● **Prompt**
Repeat, please, only the lines from the top of the data down to the line with "and Z runs up."; include both of those lines.

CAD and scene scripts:
● ● ● ● ●
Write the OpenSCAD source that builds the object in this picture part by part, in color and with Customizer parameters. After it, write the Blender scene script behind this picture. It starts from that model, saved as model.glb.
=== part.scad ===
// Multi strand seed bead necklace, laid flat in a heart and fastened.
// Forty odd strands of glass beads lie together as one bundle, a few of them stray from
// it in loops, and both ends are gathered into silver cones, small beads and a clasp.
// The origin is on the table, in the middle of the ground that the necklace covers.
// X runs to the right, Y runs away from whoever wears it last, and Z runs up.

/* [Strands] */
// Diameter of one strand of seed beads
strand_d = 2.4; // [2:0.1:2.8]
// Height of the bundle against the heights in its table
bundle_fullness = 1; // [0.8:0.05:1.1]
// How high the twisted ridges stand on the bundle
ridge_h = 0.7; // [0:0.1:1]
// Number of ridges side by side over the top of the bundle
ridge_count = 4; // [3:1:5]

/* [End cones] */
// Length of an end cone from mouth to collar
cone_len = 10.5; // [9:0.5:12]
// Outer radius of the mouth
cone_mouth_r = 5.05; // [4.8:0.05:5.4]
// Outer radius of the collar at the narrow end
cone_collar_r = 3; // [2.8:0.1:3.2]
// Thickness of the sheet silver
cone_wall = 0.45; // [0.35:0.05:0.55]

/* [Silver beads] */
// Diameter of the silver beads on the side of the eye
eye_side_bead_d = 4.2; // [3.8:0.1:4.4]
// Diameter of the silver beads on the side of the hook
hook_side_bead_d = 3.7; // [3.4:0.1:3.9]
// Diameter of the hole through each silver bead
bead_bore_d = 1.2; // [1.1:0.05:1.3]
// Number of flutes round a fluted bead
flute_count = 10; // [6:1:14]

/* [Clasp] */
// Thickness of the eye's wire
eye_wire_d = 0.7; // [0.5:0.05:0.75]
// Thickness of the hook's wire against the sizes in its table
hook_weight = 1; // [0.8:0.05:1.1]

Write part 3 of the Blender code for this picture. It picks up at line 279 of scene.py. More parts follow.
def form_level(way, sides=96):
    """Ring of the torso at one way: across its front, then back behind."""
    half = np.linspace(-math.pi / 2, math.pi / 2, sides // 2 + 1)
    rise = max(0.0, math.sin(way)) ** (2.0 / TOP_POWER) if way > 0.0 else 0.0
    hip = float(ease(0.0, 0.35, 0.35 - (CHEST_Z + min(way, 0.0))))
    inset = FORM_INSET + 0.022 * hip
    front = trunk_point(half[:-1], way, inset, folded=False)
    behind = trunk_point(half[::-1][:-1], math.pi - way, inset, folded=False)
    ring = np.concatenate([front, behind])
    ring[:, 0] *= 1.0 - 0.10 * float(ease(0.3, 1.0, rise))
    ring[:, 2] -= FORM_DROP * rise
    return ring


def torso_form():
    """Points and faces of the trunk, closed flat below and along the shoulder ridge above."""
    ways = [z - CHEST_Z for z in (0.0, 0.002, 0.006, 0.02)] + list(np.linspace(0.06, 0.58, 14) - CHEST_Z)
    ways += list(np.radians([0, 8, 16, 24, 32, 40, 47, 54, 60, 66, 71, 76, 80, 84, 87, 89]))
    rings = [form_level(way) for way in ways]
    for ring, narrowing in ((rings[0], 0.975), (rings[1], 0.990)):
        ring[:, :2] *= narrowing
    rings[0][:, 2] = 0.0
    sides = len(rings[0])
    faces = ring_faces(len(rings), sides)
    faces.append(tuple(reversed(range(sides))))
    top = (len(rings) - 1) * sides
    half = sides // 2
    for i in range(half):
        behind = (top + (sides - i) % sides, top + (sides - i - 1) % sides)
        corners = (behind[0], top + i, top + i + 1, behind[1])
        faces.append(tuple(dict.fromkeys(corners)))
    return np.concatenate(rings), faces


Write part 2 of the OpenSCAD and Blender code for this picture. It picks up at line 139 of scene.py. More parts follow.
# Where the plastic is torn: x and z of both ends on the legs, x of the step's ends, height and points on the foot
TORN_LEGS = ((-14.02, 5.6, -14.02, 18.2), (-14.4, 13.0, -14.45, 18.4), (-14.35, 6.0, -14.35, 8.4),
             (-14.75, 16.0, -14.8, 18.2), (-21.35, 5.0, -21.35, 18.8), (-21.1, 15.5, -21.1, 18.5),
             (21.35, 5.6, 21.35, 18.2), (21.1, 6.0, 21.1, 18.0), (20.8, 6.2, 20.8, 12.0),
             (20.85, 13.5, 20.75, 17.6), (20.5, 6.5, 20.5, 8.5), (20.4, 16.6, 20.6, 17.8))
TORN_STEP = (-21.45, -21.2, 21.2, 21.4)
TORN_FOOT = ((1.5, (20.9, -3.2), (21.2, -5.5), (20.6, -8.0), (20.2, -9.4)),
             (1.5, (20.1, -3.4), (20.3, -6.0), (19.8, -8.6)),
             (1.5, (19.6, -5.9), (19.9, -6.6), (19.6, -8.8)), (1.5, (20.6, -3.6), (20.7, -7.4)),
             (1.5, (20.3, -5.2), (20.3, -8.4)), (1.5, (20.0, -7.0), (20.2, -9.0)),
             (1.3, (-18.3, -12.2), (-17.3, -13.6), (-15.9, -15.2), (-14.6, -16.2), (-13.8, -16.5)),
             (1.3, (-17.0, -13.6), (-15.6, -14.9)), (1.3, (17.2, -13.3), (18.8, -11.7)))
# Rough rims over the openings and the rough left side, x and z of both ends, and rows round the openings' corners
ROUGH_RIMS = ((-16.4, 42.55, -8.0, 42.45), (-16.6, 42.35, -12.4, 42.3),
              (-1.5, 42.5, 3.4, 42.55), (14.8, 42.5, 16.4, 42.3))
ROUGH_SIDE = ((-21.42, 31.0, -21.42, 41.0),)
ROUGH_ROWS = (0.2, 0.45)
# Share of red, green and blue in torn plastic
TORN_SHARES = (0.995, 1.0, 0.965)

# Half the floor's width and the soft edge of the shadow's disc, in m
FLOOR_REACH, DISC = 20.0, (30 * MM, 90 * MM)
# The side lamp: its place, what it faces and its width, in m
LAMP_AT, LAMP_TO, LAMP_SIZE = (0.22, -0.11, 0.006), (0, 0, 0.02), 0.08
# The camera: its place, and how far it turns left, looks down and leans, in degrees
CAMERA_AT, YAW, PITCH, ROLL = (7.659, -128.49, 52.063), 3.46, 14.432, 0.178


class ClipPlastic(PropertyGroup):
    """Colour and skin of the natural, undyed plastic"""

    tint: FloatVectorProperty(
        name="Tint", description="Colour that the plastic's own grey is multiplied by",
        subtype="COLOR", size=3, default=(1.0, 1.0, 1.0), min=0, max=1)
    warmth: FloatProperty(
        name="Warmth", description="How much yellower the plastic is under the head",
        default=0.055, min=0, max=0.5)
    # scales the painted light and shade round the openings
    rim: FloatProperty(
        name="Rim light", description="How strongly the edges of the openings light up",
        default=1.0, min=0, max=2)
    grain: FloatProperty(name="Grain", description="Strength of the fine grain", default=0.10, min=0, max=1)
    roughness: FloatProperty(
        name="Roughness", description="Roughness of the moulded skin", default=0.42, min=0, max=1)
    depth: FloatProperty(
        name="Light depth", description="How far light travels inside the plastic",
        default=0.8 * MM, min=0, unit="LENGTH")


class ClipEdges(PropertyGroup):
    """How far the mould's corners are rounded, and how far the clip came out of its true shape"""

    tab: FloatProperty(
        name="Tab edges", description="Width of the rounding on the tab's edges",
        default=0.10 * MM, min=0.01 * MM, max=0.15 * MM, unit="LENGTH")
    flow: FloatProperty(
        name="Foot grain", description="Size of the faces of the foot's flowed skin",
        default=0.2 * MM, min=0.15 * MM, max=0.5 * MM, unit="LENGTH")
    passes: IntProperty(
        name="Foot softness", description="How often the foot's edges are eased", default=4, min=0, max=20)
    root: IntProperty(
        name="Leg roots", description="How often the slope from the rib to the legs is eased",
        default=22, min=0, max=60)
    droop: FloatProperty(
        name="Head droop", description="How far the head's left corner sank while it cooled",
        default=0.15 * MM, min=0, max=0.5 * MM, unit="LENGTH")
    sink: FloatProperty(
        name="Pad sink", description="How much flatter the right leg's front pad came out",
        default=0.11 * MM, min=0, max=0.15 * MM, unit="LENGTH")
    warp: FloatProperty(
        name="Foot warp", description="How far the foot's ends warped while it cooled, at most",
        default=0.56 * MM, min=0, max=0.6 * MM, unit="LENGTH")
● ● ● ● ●
● **Exercise result**
Write the OpenSCAD source that builds the object in this picture part by part, in color and with Customizer parameters. After it, write the Blender scene script behind this picture. It starts from that model, saved as model.glb.
=== part.scad ===
// Multi strand seed bead necklace, laid flat in a heart and fastened.
// Forty odd strands of glass beads lie together as one bundle, a few of them stray from
// it in loops, and both ends are gathered into silver cones, small beads and a clasp.
// The origin is on the table, in the middle of the ground that the necklace covers.
// X runs to the right, Y runs away from whoever wears it last, and Z runs up.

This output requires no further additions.